During the pension negotiations the unions pledged £850 million savings in exchange for keeping the existing pension fund open. The details have never been made public. The close proximity of the promise to deliver such large savings and the 720 job cuts cannot be ignored.

During the period before the second ballot, a WSWS reporting team spoke to workers outside the now threatened Aldwalk plant. The majority expressed concerns that the unions had backed down and that the proposals given to them would see losses of up to 50 percent of their pension rights if they retired at 60. Some took copies of a previous WSWS article on the dispute into the plant.

A union official became agitated after a member of the team asked him to explain the details of the agreement. Shortly after the head of security at the plant approached demanding the team “remove themselves from Tata property.”

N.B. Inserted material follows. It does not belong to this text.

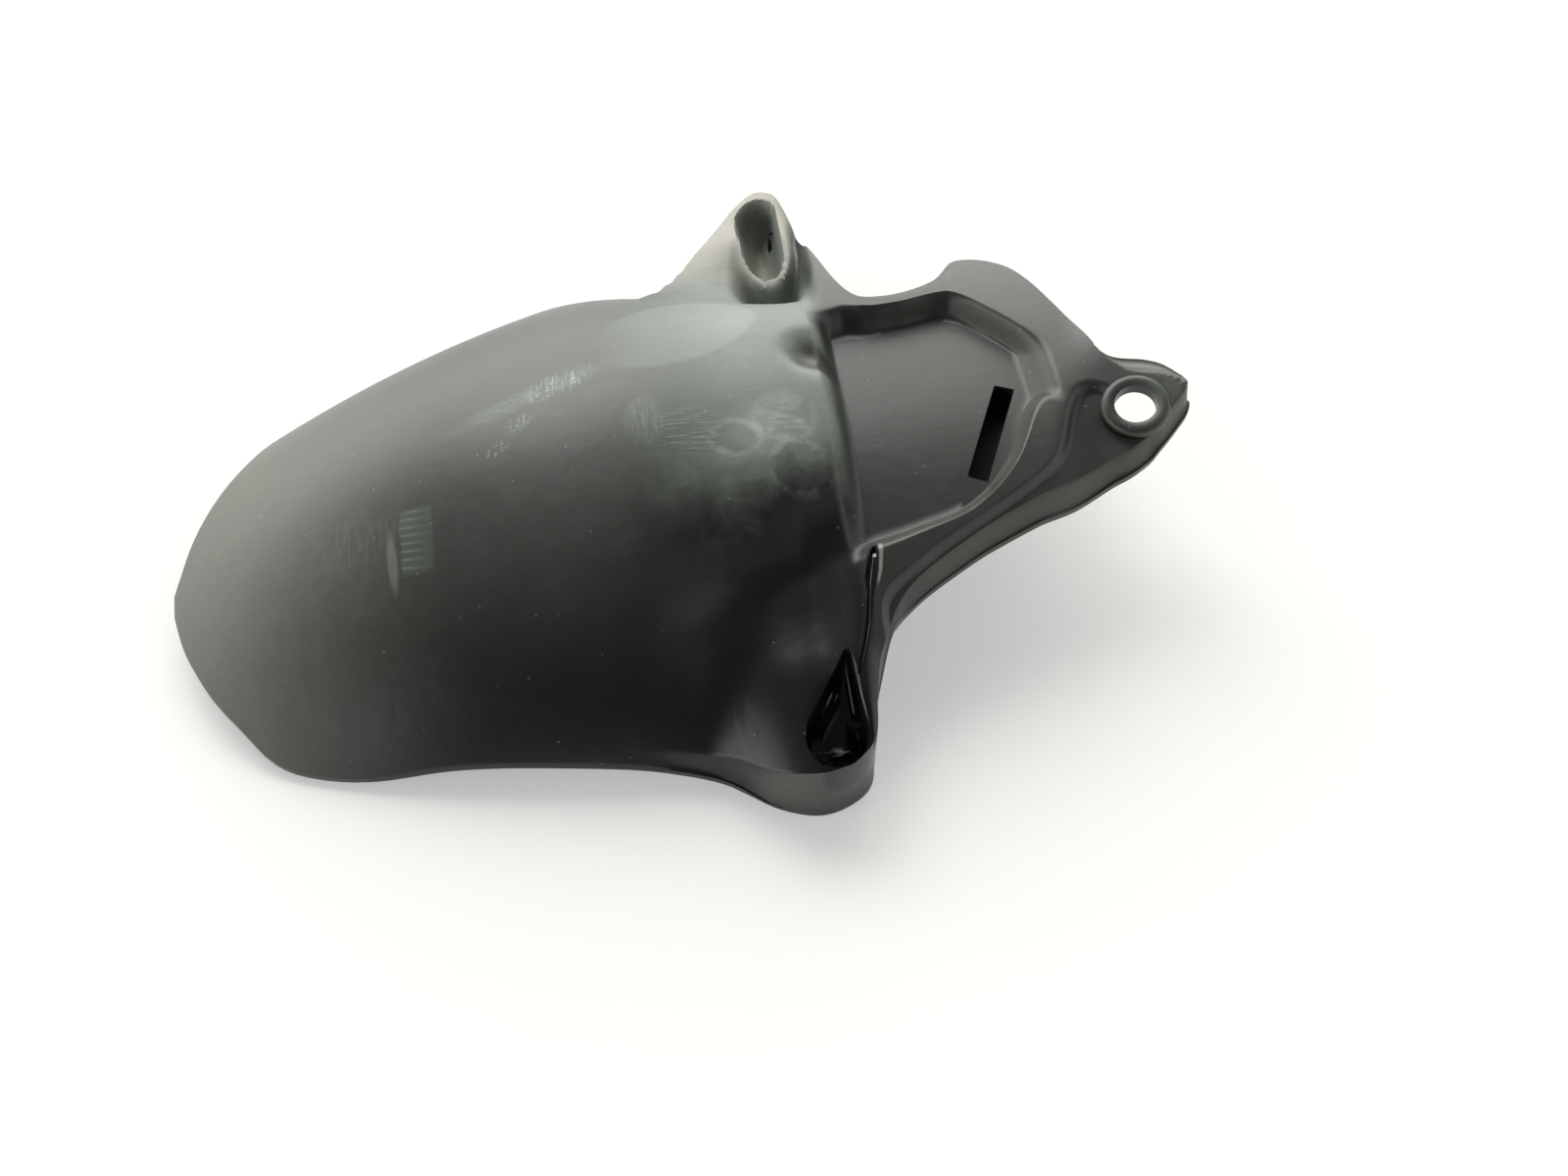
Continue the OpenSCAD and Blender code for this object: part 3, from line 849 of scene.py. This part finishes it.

Workers should demand to know what the final arrangements are. They should take note of the present dispute between two of the unions at Tata, Unite and GMB, and the Nestle food company. In 2010 Nestle changed the final salary scheme of its 7,000 employees to a career average scheme, with the agreement of the unions. They are now ditching this scheme, changing over to a defined contribution scheme based on the performance of the stock and bond markets.

On July 2, Unite and GMB claimed Nestle were acting in “bad faith in unpicking the pension changes” and tearing up the contracts of its workers.

During the WSWS campaign outside Tata in Rotherham, we spoke to a member of management staff who stated that “the terms of the agreement are far too generous" and that “we will need to readdress it again in two years’ time.”

The experience at Nestle and Tata make clear that the trade unions do not represent the interests of workers. The £850 million in savings pledged to Tata Steel by the unions will be made by further cutting jobs, lowering wages and degrading working conditions.